Hot Dogs Around the World

The American hot dog now enjoys a worldwide popularity. In Russia, hot dogs are known as sosiska, and sales in 1996 alone totaled $70 million. Russians prefer spicy dogs, and they are often made with large amounts of garlic. In China, hot dogs are called Rouchang, and are served fully cooked although cold, wrapped in red plastic. The Chinese dogs are eaten like a popsicle, the red wrapping slowly peeled away as the dog is consumed.

 

In other countries, the hot dog is also known as:

  • Perrito Caliente (Spain)

  • Caldo Cane (Italian)*

  • Chien Chaud (France)

  • Heisser Hund or Wurst (Germany)

  • Cachorro Quento (Portugal)

  • Korv or Varmkorv (Sweden)

  • Grillpolser (Norway and Denmark)

  • Park v Rohliku (Czechoslovakia)

  • Worstjes (Dutch)

  • Makkarat (Finland)

*Note: According to the National Hot Dog Council, the Italian name for hot dog is "caldo cane" - however, I recently received a message from a reader who stated no one in Italy says "caldo cane" as it is only a word for word translation and in literal terms would mean something similar to a "warm pet.". Italians do not translate this word, and it is merely said as "hot dog" (in the plural and the singular; it is an invariable word); or "otdog" because the "H" pronunciation is silent.
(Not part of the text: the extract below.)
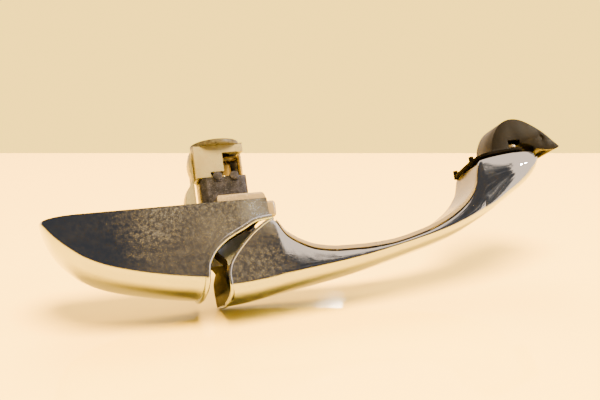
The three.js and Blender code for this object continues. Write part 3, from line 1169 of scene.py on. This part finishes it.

Thanks to Marco for the information and the direct quote.

 


 

Hot Dog Etiquette

The following etiquette applies to the "art" of eating a hot dog per the National Hot Dog & Sausage Council:

  • Condiments remaining on the fingers after eating a hot dog should be licked away, not washed. Eat hot dogs on buns with your hands. Utensils should never touch hot dog buns.

  • Use paper plates to serve hot dogs - china plates are forbidden.
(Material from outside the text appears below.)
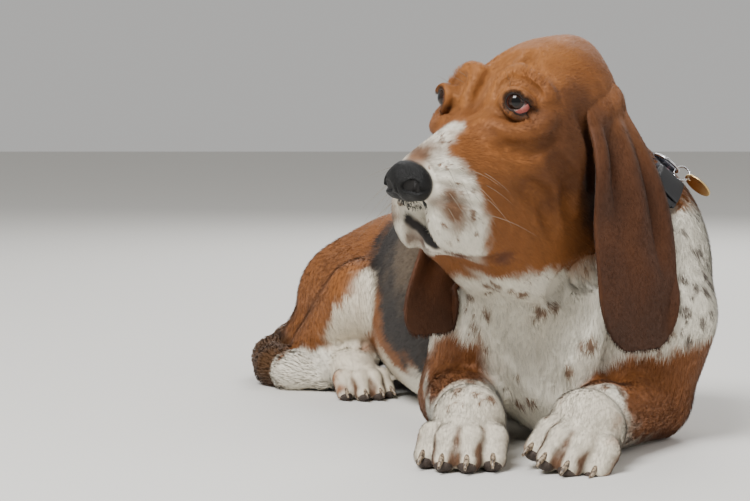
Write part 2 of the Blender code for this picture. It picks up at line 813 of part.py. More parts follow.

  • Do not leave bits of bun on your paper plate - eat it all!

  • Do not use a cloth napkin to wipe your mouth when eating a hot dog. Paper napkins are always preferred.

  • Do not place hot dog toppings between the hot dog and the bun. Always "dress the dog," not the bun.


 

Recipes

 

Homemade Frankfurters (Hot Dogs)

3 feet sheep or small (1-1/2-inch diameter) hog casings

1 pound lean pork, cubed

3/4 pound lean beef, cubed

1/4 pound pork fat, cubed

1/4 cup very finely minced onion

1 small clove garlic, finely chopped

1 teaspoon finely ground coriander

1/4 teaspoon dried marjoram

1/4 teaspoon ground mace

1/2 teaspoon ground mustard seed

1 teaspoon sweet paprika

1 teaspoon fine ground white pepper

1 egg white

1-1/2 teaspoons sugar

1 teaspoon salt, or to taste

1/4 cup milk

 

Prepare the casings (see instructions below). In a blender or food processor, make a puree of the onion, garlic, coriander, marjoram, mace, mustard seed, and paprika. Add the pepper, egg white, sugar, salt, and milk and mix thoroughly. Grind the pork, beef, and fat cubes through the fine blade separately. Mix together and grind again. Mix the seasonings into the meat mixture with your hands. This tends to be a sticky procedure, so wet your hands with cold water first.

 

Chill the mixture for half and hour then put the mixture thorough the fine blade of the grinder once more. Stuff the casings and twist them off into six-inch links. Parboil the links (without separating them) in gently simmering water for 20 minutes. Place the franks in a bowl of ice water and chill thoroughly. Remove, pat dry, and refrigerate. Because they are precooked, they can be refrigerated for up to a week or they can be frozen.

 

Preparing the Casing

Snip off about four feet of casing (better too much than too little because any extra can be repacked in salt and used later.) Rinse the casing under cool running water to remove any salt clinging to it. Place it in a bowl of cool water and let it soak for about half an hour. While you're waiting for the casing to soak, you can begin preparing the meat as detailed below. After soaking, rinse the casing under cool running water. Slip one end of the casing over the faucet nozzle. Hold the casing firmly on the nozzle, and then turn on the cold water, gently at first, and then more forcefully. This procedure will flush out any salt in the casing and pinpoint any breaks. Should you find a break, simply snip out a small section of the casing. Place the casing in a bowl of water and add a splash of white vinegar. A tablespoon of vinegar per cup of water is sufficient. The vinegar softens the casing a bit more and makes it more transparent, which in turn makes your sausage more pleasing to the eye. Leave the casing in the water/vinegar solution until you are ready to use it. Rinse it well and drain before stuffing.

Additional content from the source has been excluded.